§ **Data extracted from a collection**
-- START --
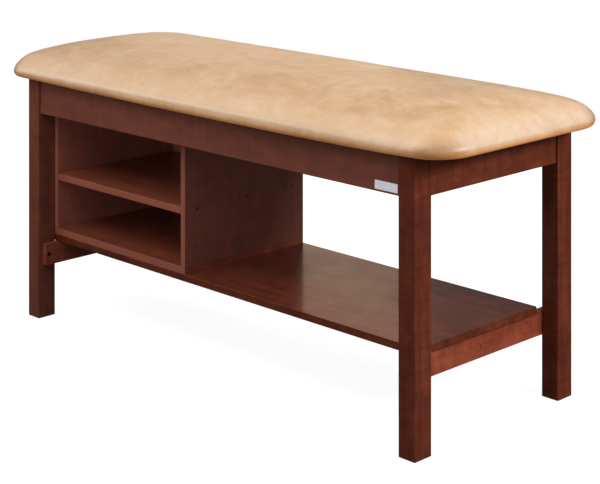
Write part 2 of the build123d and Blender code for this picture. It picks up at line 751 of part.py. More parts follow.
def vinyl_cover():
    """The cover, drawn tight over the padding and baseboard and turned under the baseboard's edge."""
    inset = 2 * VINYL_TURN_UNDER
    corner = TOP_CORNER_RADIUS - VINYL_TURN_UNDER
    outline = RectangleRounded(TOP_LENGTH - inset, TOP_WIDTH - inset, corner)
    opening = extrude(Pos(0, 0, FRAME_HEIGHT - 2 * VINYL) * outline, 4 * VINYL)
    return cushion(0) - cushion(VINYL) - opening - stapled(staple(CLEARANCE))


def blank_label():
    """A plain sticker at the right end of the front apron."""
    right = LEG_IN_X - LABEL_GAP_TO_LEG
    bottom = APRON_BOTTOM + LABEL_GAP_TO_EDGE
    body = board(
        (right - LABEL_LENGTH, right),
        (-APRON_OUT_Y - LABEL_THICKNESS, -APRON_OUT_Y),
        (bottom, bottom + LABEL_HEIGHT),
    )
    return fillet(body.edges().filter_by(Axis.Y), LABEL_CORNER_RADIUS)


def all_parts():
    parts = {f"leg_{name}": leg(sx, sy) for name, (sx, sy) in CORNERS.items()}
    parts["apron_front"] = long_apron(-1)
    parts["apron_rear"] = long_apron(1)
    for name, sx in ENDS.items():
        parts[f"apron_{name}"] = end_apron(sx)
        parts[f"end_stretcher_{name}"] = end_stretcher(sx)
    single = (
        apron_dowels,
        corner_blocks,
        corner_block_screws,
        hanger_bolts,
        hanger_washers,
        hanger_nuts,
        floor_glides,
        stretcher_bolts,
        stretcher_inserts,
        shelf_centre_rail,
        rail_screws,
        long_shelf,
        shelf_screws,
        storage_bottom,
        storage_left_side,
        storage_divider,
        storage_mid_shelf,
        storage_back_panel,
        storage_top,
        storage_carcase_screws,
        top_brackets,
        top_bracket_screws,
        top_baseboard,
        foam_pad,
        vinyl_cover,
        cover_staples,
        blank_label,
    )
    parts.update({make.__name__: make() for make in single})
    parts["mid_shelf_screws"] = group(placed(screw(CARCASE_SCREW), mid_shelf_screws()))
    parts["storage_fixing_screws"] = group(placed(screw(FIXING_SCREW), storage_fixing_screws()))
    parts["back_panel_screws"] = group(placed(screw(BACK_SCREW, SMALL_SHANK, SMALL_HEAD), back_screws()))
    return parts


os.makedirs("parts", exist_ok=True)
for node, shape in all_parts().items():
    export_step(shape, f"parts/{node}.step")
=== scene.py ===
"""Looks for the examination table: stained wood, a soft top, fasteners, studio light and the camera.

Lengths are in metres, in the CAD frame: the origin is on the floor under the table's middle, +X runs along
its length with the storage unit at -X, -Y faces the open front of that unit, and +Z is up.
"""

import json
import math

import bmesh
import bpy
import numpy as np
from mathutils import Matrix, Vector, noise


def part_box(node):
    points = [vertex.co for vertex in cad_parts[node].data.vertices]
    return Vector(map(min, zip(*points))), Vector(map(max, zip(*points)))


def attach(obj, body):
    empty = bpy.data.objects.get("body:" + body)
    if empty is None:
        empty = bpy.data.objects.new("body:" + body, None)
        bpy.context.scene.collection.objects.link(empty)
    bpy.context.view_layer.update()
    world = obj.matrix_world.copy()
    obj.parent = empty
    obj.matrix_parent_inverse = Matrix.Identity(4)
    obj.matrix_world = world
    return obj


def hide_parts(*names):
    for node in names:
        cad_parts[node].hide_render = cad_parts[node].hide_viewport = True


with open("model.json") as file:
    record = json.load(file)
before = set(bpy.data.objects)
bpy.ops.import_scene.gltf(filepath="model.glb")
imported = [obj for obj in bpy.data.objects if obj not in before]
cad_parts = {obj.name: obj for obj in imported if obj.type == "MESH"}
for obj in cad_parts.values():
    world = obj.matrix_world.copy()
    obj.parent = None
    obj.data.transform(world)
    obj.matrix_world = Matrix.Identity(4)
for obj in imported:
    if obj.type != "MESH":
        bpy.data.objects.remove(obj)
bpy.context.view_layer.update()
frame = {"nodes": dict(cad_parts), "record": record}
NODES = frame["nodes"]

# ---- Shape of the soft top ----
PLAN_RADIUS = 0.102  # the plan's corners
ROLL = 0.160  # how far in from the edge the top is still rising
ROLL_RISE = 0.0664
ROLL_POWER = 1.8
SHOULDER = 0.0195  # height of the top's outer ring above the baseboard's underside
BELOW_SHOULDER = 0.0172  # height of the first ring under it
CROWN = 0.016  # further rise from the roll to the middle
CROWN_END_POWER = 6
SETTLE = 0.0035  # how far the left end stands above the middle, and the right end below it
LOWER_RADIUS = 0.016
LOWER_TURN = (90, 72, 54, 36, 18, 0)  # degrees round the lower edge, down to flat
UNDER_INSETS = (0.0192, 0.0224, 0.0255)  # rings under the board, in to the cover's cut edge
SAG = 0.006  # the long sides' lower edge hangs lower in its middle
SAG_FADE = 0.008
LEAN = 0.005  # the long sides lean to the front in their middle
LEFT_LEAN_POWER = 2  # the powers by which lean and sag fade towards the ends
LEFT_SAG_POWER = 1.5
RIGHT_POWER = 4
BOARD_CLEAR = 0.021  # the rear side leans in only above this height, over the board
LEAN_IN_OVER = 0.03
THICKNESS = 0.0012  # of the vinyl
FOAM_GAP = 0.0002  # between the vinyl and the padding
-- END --
-- START --
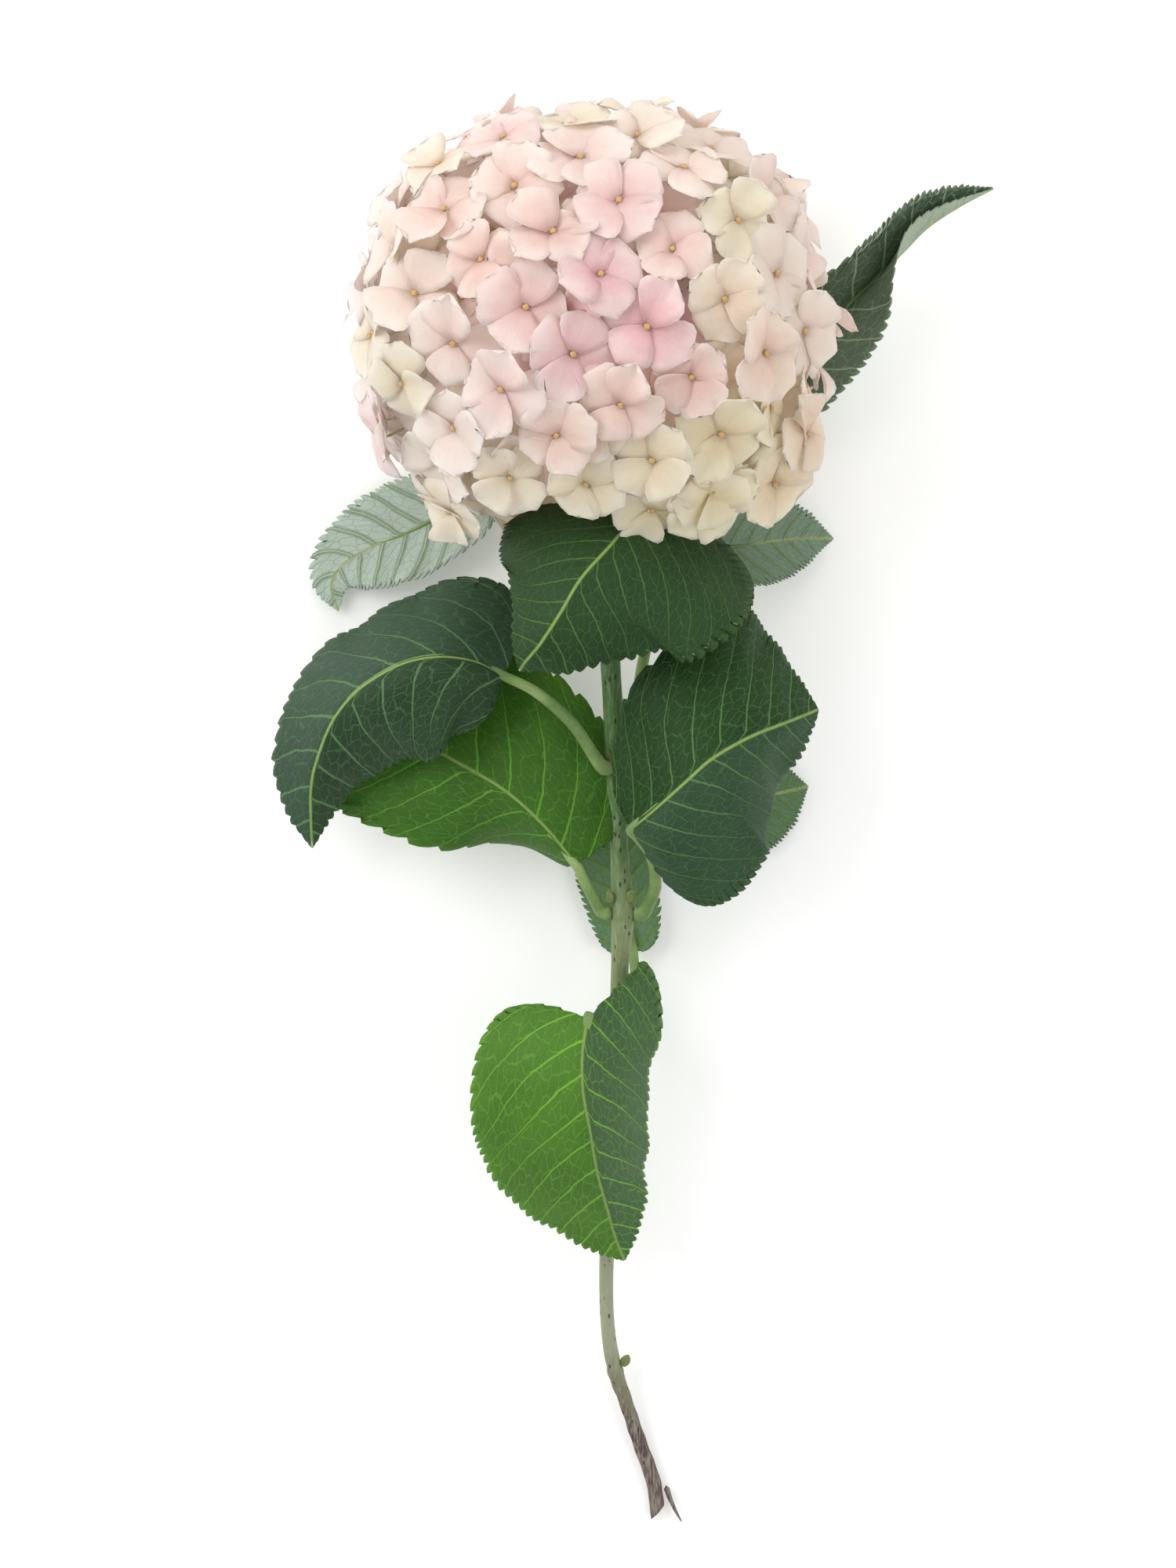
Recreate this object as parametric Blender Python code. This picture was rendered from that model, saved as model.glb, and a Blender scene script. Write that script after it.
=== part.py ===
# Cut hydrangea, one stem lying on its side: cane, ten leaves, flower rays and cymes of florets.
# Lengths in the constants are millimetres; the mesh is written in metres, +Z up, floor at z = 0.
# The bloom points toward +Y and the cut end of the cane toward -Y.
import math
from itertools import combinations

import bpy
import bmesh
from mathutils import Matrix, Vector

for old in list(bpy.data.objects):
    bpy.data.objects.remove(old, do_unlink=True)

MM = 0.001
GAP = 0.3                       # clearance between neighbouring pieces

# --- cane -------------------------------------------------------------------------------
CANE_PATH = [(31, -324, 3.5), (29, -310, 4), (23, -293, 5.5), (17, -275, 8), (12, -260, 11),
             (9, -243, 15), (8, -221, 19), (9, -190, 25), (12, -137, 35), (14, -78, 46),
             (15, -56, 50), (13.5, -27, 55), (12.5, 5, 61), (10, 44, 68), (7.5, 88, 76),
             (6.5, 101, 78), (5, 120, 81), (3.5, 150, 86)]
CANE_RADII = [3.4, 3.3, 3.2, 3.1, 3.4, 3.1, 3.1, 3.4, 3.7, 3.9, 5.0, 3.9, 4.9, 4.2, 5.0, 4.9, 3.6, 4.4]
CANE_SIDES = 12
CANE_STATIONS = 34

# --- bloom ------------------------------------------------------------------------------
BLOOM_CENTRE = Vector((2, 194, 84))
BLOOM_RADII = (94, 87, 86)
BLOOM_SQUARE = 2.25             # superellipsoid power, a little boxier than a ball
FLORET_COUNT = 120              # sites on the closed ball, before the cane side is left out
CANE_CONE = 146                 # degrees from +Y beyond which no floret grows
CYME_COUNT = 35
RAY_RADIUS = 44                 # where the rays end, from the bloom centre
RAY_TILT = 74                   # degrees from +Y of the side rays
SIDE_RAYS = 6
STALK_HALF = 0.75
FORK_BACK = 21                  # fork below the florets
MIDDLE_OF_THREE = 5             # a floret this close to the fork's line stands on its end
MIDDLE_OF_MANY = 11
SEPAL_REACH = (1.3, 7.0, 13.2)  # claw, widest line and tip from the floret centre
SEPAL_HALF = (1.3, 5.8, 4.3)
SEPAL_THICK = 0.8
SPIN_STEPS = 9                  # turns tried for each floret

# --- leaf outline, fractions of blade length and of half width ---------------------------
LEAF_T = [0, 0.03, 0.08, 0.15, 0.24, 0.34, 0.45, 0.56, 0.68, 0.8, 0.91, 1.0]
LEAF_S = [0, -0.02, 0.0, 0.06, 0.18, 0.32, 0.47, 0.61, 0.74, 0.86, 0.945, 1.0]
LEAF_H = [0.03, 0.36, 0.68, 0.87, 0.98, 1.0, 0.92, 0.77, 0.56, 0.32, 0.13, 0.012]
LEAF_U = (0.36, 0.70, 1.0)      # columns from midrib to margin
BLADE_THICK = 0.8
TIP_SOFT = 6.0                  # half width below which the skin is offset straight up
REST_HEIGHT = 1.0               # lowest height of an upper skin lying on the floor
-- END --
In the listing above, find the line with "return parts" and the line with "bpy.data.objects.remove(obj)", then print exactly those lines and every line between them.

§ **RESPONSE FOR THIS EXERCISE**
    return parts


os.makedirs("parts", exist_ok=True)
for node, shape in all_parts().items():
    export_step(shape, f"parts/{node}.step")
=== scene.py ===
"""Looks for the examination table: stained wood, a soft top, fasteners, studio light and the camera.

Lengths are in metres, in the CAD frame: the origin is on the floor under the table's middle, +X runs along
its length with the storage unit at -X, -Y faces the open front of that unit, and +Z is up.
"""

import json
import math

import bmesh
import bpy
import numpy as np
from mathutils import Matrix, Vector, noise


def part_box(node):
    points = [vertex.co for vertex in cad_parts[node].data.vertices]
    return Vector(map(min, zip(*points))), Vector(map(max, zip(*points)))


def attach(obj, body):
    empty = bpy.data.objects.get("body:" + body)
    if empty is None:
        empty = bpy.data.objects.new("body:" + body, None)
        bpy.context.scene.collection.objects.link(empty)
    bpy.context.view_layer.update()
    world = obj.matrix_world.copy()
    obj.parent = empty
    obj.matrix_parent_inverse = Matrix.Identity(4)
    obj.matrix_world = world
    return obj


def hide_parts(*names):
    for node in names:
        cad_parts[node].hide_render = cad_parts[node].hide_viewport = True


with open("model.json") as file:
    record = json.load(file)
before = set(bpy.data.objects)
bpy.ops.import_scene.gltf(filepath="model.glb")
imported = [obj for obj in bpy.data.objects if obj not in before]
cad_parts = {obj.name: obj for obj in imported if obj.type == "MESH"}
for obj in cad_parts.values():
    world = obj.matrix_world.copy()
    obj.parent = None
    obj.data.transform(world)
    obj.matrix_world = Matrix.Identity(4)
for obj in imported:
    if obj.type != "MESH":
        bpy.data.objects.remove(obj)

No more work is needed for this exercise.